I have been wanting to write this blog for some time, but it has been difficult. Most of my posts are rather positive, this one will not be, so get ready.
We received a telephone call on March 5, 2015 from Rose Marie, that her husband, our relative and good friend Bernard Scheiff had died suddenly. It is those calls you always dread, you are not ready for them, they are shocking and are very difficult to make by the loved ones. Bernard had battled with cancer for so many years, beat it and had been so well for so many years, we stopped worrying about him.
He got up that morning and died within a few hours-suddenly, unexpectedly, unrelated to the cancer.
But this can't be. We talk to Rose Marie & Bernard at least 2-3 times a week even though they live in the Bay Area and we live up in Northern California. We have vacationed together; we plan their yearly, seasonal trips here to the farm during certain harvest times so we can spend days canning, freezing and cooking. We plan on their trips here for our special area wide yard sales, which Bernard absolutely loved. We had so many things yet to talk about that we shared like gardening, chickens, cooking, politics. And whenever we are together, it is non stop laughing, having fun, and of course, eating.
Bernard and Frank were always talking about projects they were working on, or repair jobs they hoped to do. Bernard always admired Frank's ability and opinions on just about everything. A few days before Bernard died, he had asked Frank about some grouting product for his outside patio area that he was re-doing. Frank was checking with our daughter on what they used because they recently installed a new slate patio at their house and did the work themselves. Simple stuff, sharing and helping each other. But Frank wasn't able to talk to him about it. It was unfinished business.
I am a planner, a list maker, a task master, as I am called, I THINK lovingly. Every day I wake up my mind lists in my head what job/task I need to get done and in which order. My mother trained me that all the work had to be done FIRST, before you got to do the fun things of the day. That is how I have lived my life, work first, play later.

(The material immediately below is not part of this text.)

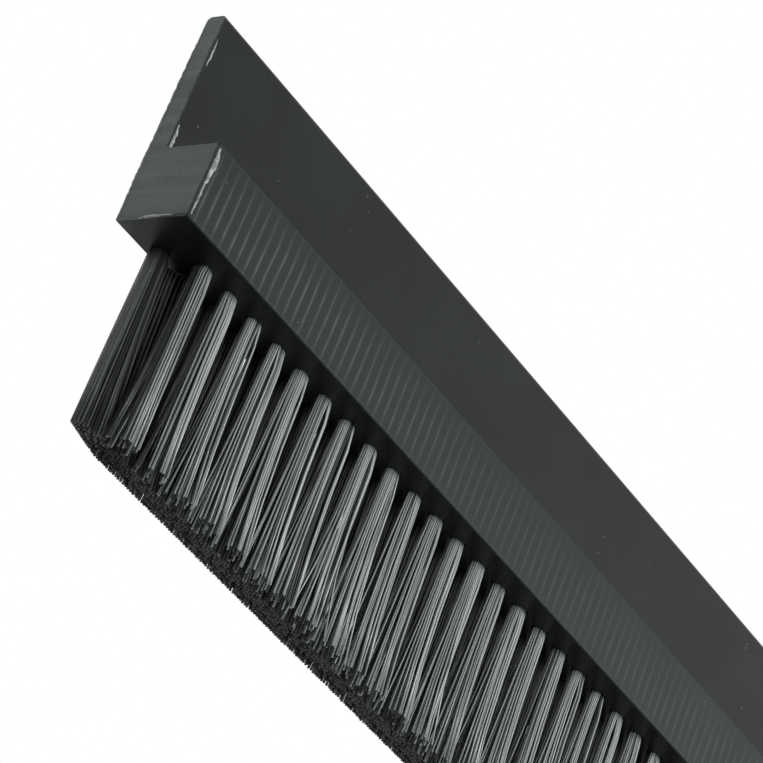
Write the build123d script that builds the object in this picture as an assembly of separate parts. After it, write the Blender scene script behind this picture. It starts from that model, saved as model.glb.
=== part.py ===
"""Brush seal strip: a one-piece plastic carrier with two staggered rows of bristle tufts.

Frame: the origin is in the middle of the flat back face. +X runs along the strip, the front
faces -Y and +Z is up, so the bristles point down.
"""

from build123d import *

import os
from math import cos, radians, sin

# Carrier section
BLOCK_DEPTH = 19.0
BLOCK_HEIGHT = 18.0
FLANGE_DEPTH = 5.0
FLANGE_HEIGHT = 34.0
FLANGE_TOP_RADIUS = 1.2
BLOCK_EDGE_RADIUS = 0.6
INNER_CORNER_RADIUS = 0.8

# Tuft layout along the strip. Each margin is from the left sawn end to the row's first tuft
TUFT_PITCH = 9.0
FRONT_TUFTS = 27
BACK_TUFTS = FRONT_TUFTS + 1
FRONT_MARGIN = 17.0
BACK_MARGIN = 10.8

# Distance of each row in front of the back face
FRONT_ROW = 11.0
BACK_ROW = 3.6

# Blind tuft hole, drawn with flat sides because its tuft hides all of it
HOLE_RADIUS = 2.0
HOLE_SIDES = 12
HOLE_DEPTH = 9.0

# Tuft of filaments, folded over its anchor and trimmed flat. It fans out until it nearly meets
# its neighbours along the row, and the rows press each other flat
BRISTLE_LENGTH = 43.0
TUFT_ROOT_RADIUS = 1.9
TUFT_TIP_RADIUS = 4.4
TUFT_TIP_DEPTH = 6.6
RIDGES = 8
RIDGE_SHARE = 0.86
FOLD_CLEARANCE = 0.1
TURN_PER_TUFT = 47.0

# Flat wire anchor, driven across the fold so that its ends bite into the hole's wall
ANCHOR_LENGTH = 4.8
ANCHOR_THICKNESS = 0.5
ANCHOR_WIDTH = 2.0
ANCHOR_BELOW_FLOOR = 1.1
ANCHOR_SLOT_THICKNESS = 0.6
ANCHOR_GAP = 0.05

# Derived places
LENGTH = 2 * FRONT_MARGIN + (FRONT_TUFTS - 1) * TUFT_PITCH
TOP = (BLOCK_HEIGHT + FLANGE_HEIGHT) / 2
BOTTOM = -TOP
STEP = BOTTOM + BLOCK_HEIGHT
TIP = BOTTOM - BRISTLE_LENGTH
HOLE_FLOOR = BOTTOM + HOLE_DEPTH
ANCHOR_MIDDLE = HOLE_FLOOR - ANCHOR_BELOW_FLOOR - ANCHOR_WIDTH / 2


def row_places(margin, count, distance):
    """Centre of each tuft in a row, as points on the block's bottom face."""
    first = margin - LENGTH / 2
    return [(first + i * TUFT_PITCH, -distance) for i in range(count)]


def carrier_section():
    """Outline of the carrier, drawn on the YZ plane: a block with a flange flush with its back."""
    corners = [
        (0, BOTTOM),
        (-BLOCK_DEPTH, BOTTOM),
        (-BLOCK_DEPTH, STEP),
        (-FLANGE_DEPTH, STEP),
        (-FLANGE_DEPTH, TOP),
        (0, TOP),
    ]
    section = make_face(Polyline(corners, close=True))
    by_height = section.vertices().group_by(Axis.Y)
    section = fillet(by_height[-1], FLANGE_TOP_RADIUS)
    block_edges = section.vertices().group_by(Axis.Y)[0] + section.vertices().group_by(Axis.X)[0]
    section = fillet(ShapeList(set(block_edges)), BLOCK_EDGE_RADIUS)
    inner = section.vertices().sort_by_distance((-FLANGE_DEPTH, STEP))[0]
    return fillet(inner, INNER_CORNER_RADIUS)


def hole_tool(place):
    """Drilled hole with the narrow slot that its anchor cuts on the way in."""
    x, y = place
    hole = extrude(RegularPolygon(HOLE_RADIUS, HOLE_SIDES), amount=HOLE_DEPTH)
    slot_depth = HOLE_DEPTH - ANCHOR_BELOW_FLOOR + ANCHOR_GAP
    slot = Box(
        ANCHOR_LENGTH + 2 * ANCHOR_GAP,
        ANCHOR_SLOT_THICKNESS,
        slot_depth,
        align=(Align.CENTER, Align.CENTER, Align.MIN),
    )
    return Pos(x, y, BOTTOM) * (hole + slot)


def carrier(places):
    """Carrier strip, extruded from its section and drilled from below for the tufts."""
    bar = extrude(Plane.YZ * carrier_section(), amount=LENGTH / 2, both=True)
    return bar - [hole_tool(place) for place in places]


def ridged_ring(radius, height, turn):
    """Star-like outline of a bundle of filaments at one height."""
    points = []
    for k in range(2 * RIDGES):
        angle = radians(turn + k * 180 / RIDGES)
        reach = radius if k % 2 == 0 else radius * RIDGE_SHARE
        points.append((reach * cos(angle), reach * sin(angle)))
    return Pos(0, 0, height) * make_face(Polyline(points, close=True))


def flat_sided(solid):
    """The same solid with a plane for each of its straight-edged faces."""
    return Solid(Shell([Face(face.outer_wire()) for face in solid.faces()]))


def tuft(place, turn):
    """Tuft that fills its hole, leaves it straight down and fans out to its trimmed tip."""
    rings = [
        ridged_ring(TUFT_TIP_RADIUS, TIP, turn),
        ridged_ring(TUFT_ROOT_RADIUS, BOTTOM, turn),
        ridged_ring(TUFT_ROOT_RADIUS, HOLE_FLOOR - FOLD_CLEARANCE, turn),
    ]
    fan = flat_sided(loft(rings, ruled=True))
    bundle = fan & Box(3 * TUFT_TIP_RADIUS, TUFT_TIP_DEPTH, 3 * abs(TIP))
    passage = Box(
        2 * HOLE_RADIUS,
        ANCHOR_THICKNESS + 2 * ANCHOR_GAP,
        ANCHOR_WIDTH + 2 * ANCHOR_GAP,
    )
    x, y = place
    return Pos(x, y, 0) * (bundle - Pos(0, 0, ANCHOR_MIDDLE) * passage)


def anchor(place):
    """Flat wire anchor that lies across one hole, inside the tuft's fold."""
    x, y = place
    return Pos(x, y, ANCHOR_MIDDLE) * Box(ANCHOR_LENGTH, ANCHOR_THICKNESS, ANCHOR_WIDTH)


def build():
    """All nodes by name."""
    rows = {
        "front": row_places(FRONT_MARGIN, FRONT_TUFTS, FRONT_ROW),
        "back": row_places(BACK_MARGIN, BACK_TUFTS, BACK_ROW),
    }
    nodes = {"carrier_strip": carrier(rows["front"] + rows["back"])}
    for row, places in rows.items():
        for i, place in enumerate(places):
            nodes[f"{row}_tuft_{i + 1:02d}"] = tuft(place, i * TURN_PER_TUFT)
        nodes[f"{row}_anchors"] = Compound(children=[anchor(place) for place in places])
    return nodes


os.makedirs("parts", exist_ok=True)
for name, shape in build().items():
    export_step(shape, f"parts/{name}.step")
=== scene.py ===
# Dresses the brush seal strip: planed black carrier, sawn ends and tufts of single filaments

import math
import random
from typing import NamedTuple

import bmesh
import bpy
from bpy.props import FloatProperty, FloatVectorProperty, IntProperty, PointerProperty
from bpy.types import Operator, Panel, PropertyGroup
from mathutils import Euler, Matrix, Vector, noise


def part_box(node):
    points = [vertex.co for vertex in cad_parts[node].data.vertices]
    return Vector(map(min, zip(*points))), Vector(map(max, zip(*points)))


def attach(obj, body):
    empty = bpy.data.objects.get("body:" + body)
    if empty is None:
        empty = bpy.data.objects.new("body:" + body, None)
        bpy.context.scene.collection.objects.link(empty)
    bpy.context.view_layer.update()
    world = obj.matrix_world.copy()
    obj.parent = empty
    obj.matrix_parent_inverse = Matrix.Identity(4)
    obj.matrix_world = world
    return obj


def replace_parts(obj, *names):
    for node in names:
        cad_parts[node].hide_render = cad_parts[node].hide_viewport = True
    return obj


bl_info = {
    "name": "Brush seal strip",
    "version": (1, 0, 0),
    "blender": (4, 5, 0),
    "location": "View3D > Sidebar > Brush strip",
    "description": "Finishes a brush seal strip around its packed frame",
    "category": "Object",
}

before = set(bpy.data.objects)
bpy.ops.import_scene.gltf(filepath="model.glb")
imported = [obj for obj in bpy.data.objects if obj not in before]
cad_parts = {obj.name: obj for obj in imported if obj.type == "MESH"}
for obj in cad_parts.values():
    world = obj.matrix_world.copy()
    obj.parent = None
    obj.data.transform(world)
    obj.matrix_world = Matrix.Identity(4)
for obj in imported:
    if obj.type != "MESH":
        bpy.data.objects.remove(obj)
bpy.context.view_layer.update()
MM = 0.001

# The carrier's planes, read from the frame
CARRIER_LOW, CARRIER_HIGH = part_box("carrier_strip")
LEFT_END = CARRIER_LOW.x
RIGHT_END = CARRIER_HIGH.x
BLOCK_FRONT = CARRIER_LOW.y
BLOCK_BOTTOM = CARRIER_LOW.z
FLANGE_TOP = CARRIER_HIGH.z
TUFT_NODES = sorted(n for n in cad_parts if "_tuft_" in n)
TIP_LEVEL = min(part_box(n)[0].z for n in TUFT_NODES)

# The section's two steps and the rounding of the block's edges, in the frame's metres
BLOCK_HEIGHT = 18 * MM
BLOCK_TOP = BLOCK_BOTTOM + BLOCK_HEIGHT
FLANGE_FRONT = -5 * MM
EDGE_RADIUS = 0.6 * MM

# How single tufts depart from the rest: bulge widens one under its hole, to the left and to the
# right, lean shifts its tips along the strip, tone is how pale it is, on the back tufts painted
# light and shade for how lit each stands, and unruly is the share of its filaments that cross
# their neighbours
HABITS = {
    "back_tuft_01": {"bulge": (0.15, 0.6), "lean": 0.6 * MM, "tone": 0.26},
    "back_tuft_02": {"bulge": (2.5, 0.2), "lean": -0.3 * MM, "tone": 0.08},
    "back_tuft_28": {"bulge": (0.15, 0.15), "tone": 0.34},
    "front_tuft_01": {"bulge": (0.5, 0.0), "lean": -1.8 * MM},
    "front_tuft_07": {"unruly": 0.2},
    "front_tuft_08": {"unruly": 0.3},
    "front_tuft_09": {"unruly": 0.2},
}


class StripCarrierSettings(PropertyGroup):
    """Finish of the planed plastic carrier."""

    face_colour: FloatVectorProperty(
        name="Face colour",
        description="Black plastic of the flange and the block",
        subtype="COLOR",
        default=(0.0050, 0.0064, 0.0062),
    )
    mark_spacing: FloatProperty(
        name="Cutter mark spacing",
        description="Distance between two cutter marks on the block's front",
        default=2.9 * MM,
        unit="LENGTH",
    )
    saw_spacing: FloatProperty(
        name="Saw mark spacing",
        description="Distance between two saw marks on the sawn ends",
        default=1.3 * MM,
        unit="LENGTH",
    )
    burr_thickness: FloatProperty(
        name="Burr thickness",
        description="How far the saw's burr stands up from a face",
        default=0.16 * MM,
        unit="LENGTH",
    )


class StripTuftSettings(PropertyGroup):
    """Filaments of the tufts."""

    filament_diameter: FloatProperty(
        name="Filament diameter",
        description="Thickness of one drawn filament",
        default=0.41 * MM,
        unit="LENGTH",
    )
    filament_pitch: FloatProperty(
        name="Filament pitch",
        description="Distance between neighbouring filaments in a hole",
        default=0.5 * MM,
        unit="LENGTH",
    )
    root_radius: FloatProperty(
        name="Root radius",
        description="Radius of a tuft where it leaves its hole",
        default=1.9 * MM,
        unit="LENGTH",
    )
    fan_half_width: FloatProperty(
        name="Fan half width",
        description="How far a back tuft's tips reach along the strip, either way",
        default=4.7 * MM,
        unit="LENGTH",
    )
    front_half_width: FloatProperty(
        name="Front row half width",
        description="The same for the front row's tufts, which keep apart almost to their tips",
        default=3.9 * MM,
        unit="LENGTH",
    )
    fan_half_depth: FloatProperty(
        name="Fan half depth",
        description="How far a tuft's tips reach across the strip, either way",
        default=3.3 * MM,
        unit="LENGTH",
    )
    mat_columns: IntProperty(
        name="Mat columns",
        description="Columns of tips in a back tuft's part of the mat",
        default=11,
    )
    seed: IntProperty(
        name="Seed",
        description="Start of the random draws that lay the filaments",
        default=7,
    )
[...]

It drives me crazy, because I can't stop myself. Poor Frank-it usually involves him too!!! And my planning and tasks just aren't for the present day, but go on for planning my days and weeks ahead.
After Bernard died, my own mortality began to invade my thoughts. Suppose I die suddenly, unexpectedly.
I have so many unfinished projects that need to be done, suppose I didn't get to them all in time? I hate not finishing projects.
Suppose something happens and the wet wash doesn't get put into the dryer and gets mildew? Suppose "they" forget to feed the chickens or pick up the eggs? Suppose they forget about those plants in the green house that need to be watered a couple times a day? Suppose they forget that the dogs get fed twice a day? I don't have any food in the refrigerator, I am going to go shopping tomorrow, suppose something happens and then there isn't any food for Frank to eat? My bedding needs to be changed; I have a doctor's appointment next week; my grandson's birthday is in June and my grand daughter's birthday is in October, suppose I won't be here to be with them for those special days. I still have some knitting projects in my bag next to my chair that I haven't completed; yarn I haven't used. I need a hair cut. I need to pay some bills. I need to plant more corn. I need to email my CSA members that we will be starting up in a few weeks. Unfinished Business.
Suppose I didn't tell Frank I love him, just one last time after being married for over 47 years. Suppose I didn't tell Chris & Celli how much I love them and how proud we are of them for being such wonderful parents to our grand children. How proud we are of them for living a good life; working hard; sacrificing; being part of their community; being involved in the kids school and after school sports and activities. How proud we are of them being kind and loving to each other. Suppose I didn't have time to tell my friends how much they have been so important to me.
Frank and I had unfinished business with Bernard. We weren't able to tell him how much we loved him; what a joy he was in our lives; how unique and special he was and how much we always enjoyed spending time together with him and Rose Marie. He won't be here to help us pick peaches; he won't be here to help with the big, hot canning pots. He won't be here for his loving and devoted wife Rose Marie; he won't be here to be a loving and caring person to his three sons; he won't be here to continue his devotion to God and their church that they have been going to every week for almost 50 years.
Because he was a man with a deep belief and devotion, I am sure he will forgive us for any unfinished business that we did not do for him or with him, like telling him we loved him and that we will miss him very much.